If, at this stage of his career, Madigan can't be trusted to control and manage a game at international level, then the problem is that he has too much natural ability to be left rotting, if not in a meaningless round-robin in Romania, certainly the Wolfhounds on a two-game basis in January. If Schmidt has seen Jackson's future graph arc in the right direction, then Madigan must be accommodated. If Ulster are prepared to accommodate Jared Payne at outside centre (forlornly) what about Leinster? We got a snapshot last week. If Gordon D'Arcy's career was revolutionised on the back of one chance performance 12 years ago at inside centre why would Madigan's 20-minute cameo not do the same?

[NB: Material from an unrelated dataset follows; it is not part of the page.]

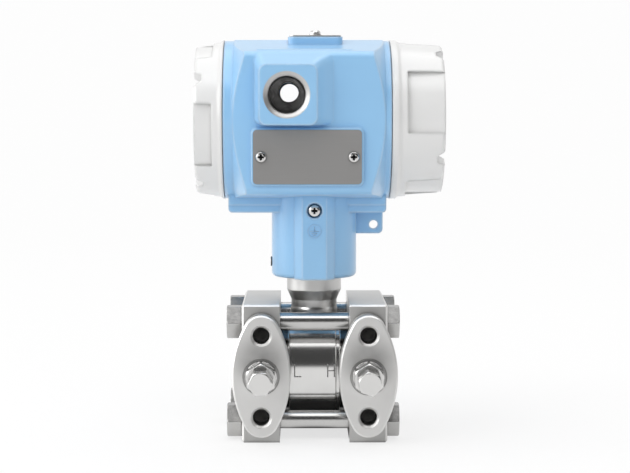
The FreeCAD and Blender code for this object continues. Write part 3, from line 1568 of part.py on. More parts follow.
def cover(name, length, ring, inside):
    """Screw cover: spigot, seal groove, ring, tapered skirt, notched rim and four sunk panels."""
    body = new_body(name)
    thread = thread_bore_radius - d.fit_clearance
    groove = thread - d.cover_seal_section * 2 - d.fit_clearance
    rim_inner = cover_end_radius - d.rim_width
    outside = [
        (cover_inner_radius, -d.cover_spigot_length),
        (thread, -d.cover_spigot_length),
        (thread, -d.cover_seal_groove),
        (groove, -d.cover_seal_groove),
        (groove, d.cover_gap),
        (cover_ring_radius, d.cover_gap),
        (cover_ring_radius, ring - d.cover_ring_edge),
        (cover_skirt_radius, ring),
        (cover_end_radius, length - d.cover_edge),
        (cover_end_radius - d.cover_edge, length),
        (rim_inner, length),
        (rim_inner - d.rim_draft, length - d.rim_height),
    ]
    turn_profile(body, "Revolution", name + "_turned", outside + inside)

    panel = new_sketch(body, name + "_panel_outline", "XY_Plane", (0, 0, ring + d.panel_margin))
    floor = cover_end_radius - d.panel_depth
    reach = cover_ring_radius + PAST
    edge_in = root(floor * floor - d.panel_half_width * d.panel_half_width)
    angle = math.asin(d.panel_half_width.value / floor.value)
    draw_panel_sector(panel, floor, edge_in, reach, angle)
    panel_cut = extrude(body, "Pocket", name + "_panel", panel, length, True)
    panels = body.newObject("PartDesign::PolarPattern", name + "_panels")
    panels.Originals = [panel_cut]
    panels.Axis = (panel, ["N_Axis"])
    panels.Angle = 360
    bind(panels, "Occurrences", d.panel_count)
    body.Tip = panels

    notch_start = rim_inner - d.rim_width / 2
    notch_flare = d.notch_mouth_half + (d.notch_mouth_half - d.notch_floor_half) / d.notch_depth * PAST
    notch = new_sketch(body, name + "_notch_outline", "YZ_Plane", (0, length, notch_start))
    draw_polygon(
        notch,
        [
            (-notch_flare, PAST),
            (-d.notch_floor_half, -d.notch_depth),
            (d.notch_floor_half, -d.notch_depth),
            (notch_flare, PAST),
        ],
    )
    notch_cut = extrude(body, "Pocket", name + "_notch", notch, d.rim_width * 2, True)
    notches = body.newObject("PartDesign::PolarPattern", name + "_notches")
    notches.Originals = [notch_cut]
    notches.Axis = (panel, ["N_Axis"])
    notches.Angle = 360
    bind(notches, "Occurrences", d.panel_count)
    body.Tip = notches
    return body


def draw_panel_sector(sketch, floor, edge_in, reach, angle):
    """Draws a sunk panel between two notches: an arc floor about the cover axis with straight sides."""
    # The panel is centred half a step from the notch direction, which is local +X.
    half_step = math.pi / d.panel_count.value
    cosine = math.cos(half_step)
    sine = math.sin(half_step)

    def turned(out, side):
        return (out * cosine - side * sine, out * sine + side * cosine)

    corners = [
        turned(edge_in, -d.panel_half_width),
        turned(reach, -d.panel_half_width),
        turned(reach, d.panel_half_width),
        turned(edge_in, d.panel_half_width),
    ]
    points = [FreeCAD.Vector(x.value, y.value, 0) for x, y in corners]
    for start, end in zip(points, points[1:]):
        sketch.addGeometry(Part.LineSegment(start, end))
    circle = Part.Circle(FreeCAD.Vector(), FreeCAD.Vector(0, 0, 1), floor.value)
    sketch.addGeometry(Part.ArcOfCircle(circle, half_step - angle, half_step + angle))
    for number, (x, y) in enumerate(corners[:3]):
        hold_point(sketch, number, 1, x, y)
    hold(sketch, "DistanceX", corners[3][0], -1, 1, 2, 2)
    sketch.addConstraint(Sketcher.Constraint("Coincident", 0, 2, 1, 1))
    sketch.addConstraint(Sketcher.Constraint("Coincident", 1, 2, 2, 1))
    sketch.addConstraint(Sketcher.Constraint("Coincident", 3, 3, -1, 1))
    sketch.addConstraint(Sketcher.Constraint("Coincident", 3, 1, 0, 1))
    sketch.addConstraint(Sketcher.Constraint("Coincident", 3, 2, 2, 2))


def cover_place(body, x, base_turn, about_own_axis):
    rotation = turn_about(*base_turn) * turn_about(UPRIGHT, about_own_axis)
    body.Placement = FreeCAD.Placement(FreeCAD.Vector(), rotation)
    return place(body, x, 0, axis_height)


terminal_floor = d.terminal_cover_length - d.rim_height
terminal_cover = cover(
    "terminal_cover",
    d.terminal_cover_length,
    d.terminal_cover_ring,
    [
        (0, terminal_floor),
        (0, terminal_floor - d.cover_wall),
        (cover_inner_radius, terminal_floor - d.cover_wall),
    ],
)
cover_place(terminal_cover, -d.drum_left, TO_LEFT, 45 - SIZES["terminal_cover_turn"])

display_floor = d.display_cover_length - d.rim_height
glass_radius = d.window_radius + d.glass_seat
glass_top = display_floor - d.window_lip
glass_bottom = glass_top - d.glass_thickness
ring_bottom = glass_bottom - d.window_ring_thickness
display_cover = cover(
    "display_cover",
    d.display_cover_length,
    d.display_cover_ring,
    [
        (d.window_radius, display_floor),
        (d.window_radius, glass_top),
        (glass_radius, glass_top),
        (glass_radius, ring_bottom),
        (cover_inner_radius, ring_bottom),
    ],
)
cover_place(display_cover, d.drum_right, TO_RIGHT, 45 - SIZES["display_cover_turn"])

glass = new_body("window_glass")
glass_outline = new_sketch(glass, "glass_outline", "XY_Plane", (0, 0, glass_bottom))
draw_circle(glass_outline, 0, 0, glass_radius)
extrude(glass, "Pad", "glass_disc", glass_outline, d.glass_thickness)
place(glass, d.drum_right, 0, axis_height, TO_RIGHT)
window_ring = new_body("window_ring")
ring_outline = new_sketch(window_ring, "window_ring_outline", "XY_Plane", (0, 0, ring_bottom))
draw_circle(ring_outline, 0, 0, glass_radius)
draw_circle(ring_outline, 0, 0, d.window_radius + d.window_ring_seat)
extrude(window_ring, "Pad", "window_ring_turned", ring_outline, d.window_ring_thickness)
place(window_ring, d.drum_right, 0, axis_height, TO_RIGHT)

seal_centre = thread_bore_radius - d.fit_clearance - d.cover_seal_section
seal_offset = (d.cover_seal_groove - d.cover_gap) / 2
terminal_seal = ring_seal("terminal_o_ring", seal_centre, d.cover_seal_section)
place(terminal_seal, seal_offset - d.drum_left, 0, axis_height, TO_LEFT)
display_seal = ring_seal("display_o_ring", seal_centre, d.cover_seal_section)
place(display_seal, d.drum_right - seal_offset, 0, axis_height, TO_RIGHT)

NODES = [
    flange,
    flange_low,
    flange_bolts,
    flange_nuts,
    cell,
    diaphragm_high,
    diaphragm_low,
    overload,
    gasket_high,
    gasket_low,
    vent_plug_high,
    vent_plug_low,
    vent_screw_high,
    vent_screw_low,
    adapter,
    neck_seal,
    sensor,
    housing,
    plate,
    nameplate_screws,
    earth_screw,
    lock_screw,
    *keys,
    *springs,
    flap,
    flap_washer,
    flap_screw,
    terminal_block,
    terminal_screws,
    block_screws,
    inner_earth,
    module,
    module_screws,
    display,
    lcd,
    terminal_cover,
    display_cover,
    glass,
    window_ring,
    terminal_seal,
    display_seal,
]

# Checks, then one file for each piece
doc.recompute()
for thing in doc.Objects:
    if "Invalid" in thing.State or "Error" in thing.State:
        raise RuntimeError(f"{thing.Name} is in state {thing.State}")
for body in (thing for thing in doc.Objects if thing.TypeId == "PartDesign::Body"):
    before = None
    for feature in body.Group:
        if not feature.isDerivedFrom("PartDesign::Feature"):
            continue
        volume = feature.Shape.Volume
        if before is not None and near(volume, before):
            raise RuntimeError(f"{feature.Name} changes nothing")
        before = volume
os.makedirs("parts", exist_ok=True)
for node in NODES:
    shape = node.Shape
    if shape.isNull() or not shape.isValid() or not shape.Solids:
        raise RuntimeError(f"{node.Label} has no valid solid")
    shape.exportStep(f"parts/{node.Label}.step")
print(len(NODES), "nodes written")
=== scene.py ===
import json
import math

import bmesh
import bpy
from mathutils import Euler, Matrix, Vector


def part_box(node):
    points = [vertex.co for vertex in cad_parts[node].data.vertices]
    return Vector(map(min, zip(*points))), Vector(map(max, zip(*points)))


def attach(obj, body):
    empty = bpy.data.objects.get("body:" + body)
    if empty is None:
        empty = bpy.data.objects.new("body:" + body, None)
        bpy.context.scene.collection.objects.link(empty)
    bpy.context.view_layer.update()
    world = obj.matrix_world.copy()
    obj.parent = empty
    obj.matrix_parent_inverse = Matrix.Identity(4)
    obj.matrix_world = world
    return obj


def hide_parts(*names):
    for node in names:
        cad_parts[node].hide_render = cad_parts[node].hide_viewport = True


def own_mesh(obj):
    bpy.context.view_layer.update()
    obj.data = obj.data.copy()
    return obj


bl_info = {
    "name": "Differential Pressure Transmitter",
    "version": (1, 0, 0),
    "blender": (4, 5, 0),
    "location": "3D View > Sidebar > Transmitter",
    "description": "Dresses a differential pressure transmitter and builds the studio round it",
    "category": "Object",
}

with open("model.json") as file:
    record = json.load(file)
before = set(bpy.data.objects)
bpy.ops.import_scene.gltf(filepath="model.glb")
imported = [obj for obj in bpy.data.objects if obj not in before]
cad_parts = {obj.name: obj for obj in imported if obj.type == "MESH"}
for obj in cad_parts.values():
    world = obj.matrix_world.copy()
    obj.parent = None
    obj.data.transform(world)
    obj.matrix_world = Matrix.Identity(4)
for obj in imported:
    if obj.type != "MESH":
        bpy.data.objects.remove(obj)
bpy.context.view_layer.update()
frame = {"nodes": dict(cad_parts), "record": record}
MM = 0.001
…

He already replaced O'Driscoll in the centre this season, why not try him at outside in Argentina? Let me see what's required in that position. Pace – check; a great passing instinct – check; strong intelligent defender – check; the ability to step or beat players – check. Madigan, at six feet tall and nearly 15 stone, is physically big enough. His key strength is that he is a try scorer. He high-scored for Leinster with nine from the outhalf position last season and Darren Cave and Jared Payne weren't particularly impressive in trying to stop him in the clutch moment.

Madigan is the best and most reliable replacement for O'Driscoll. Joe just needs to realise that now and start him twice the week after next. Sorted then.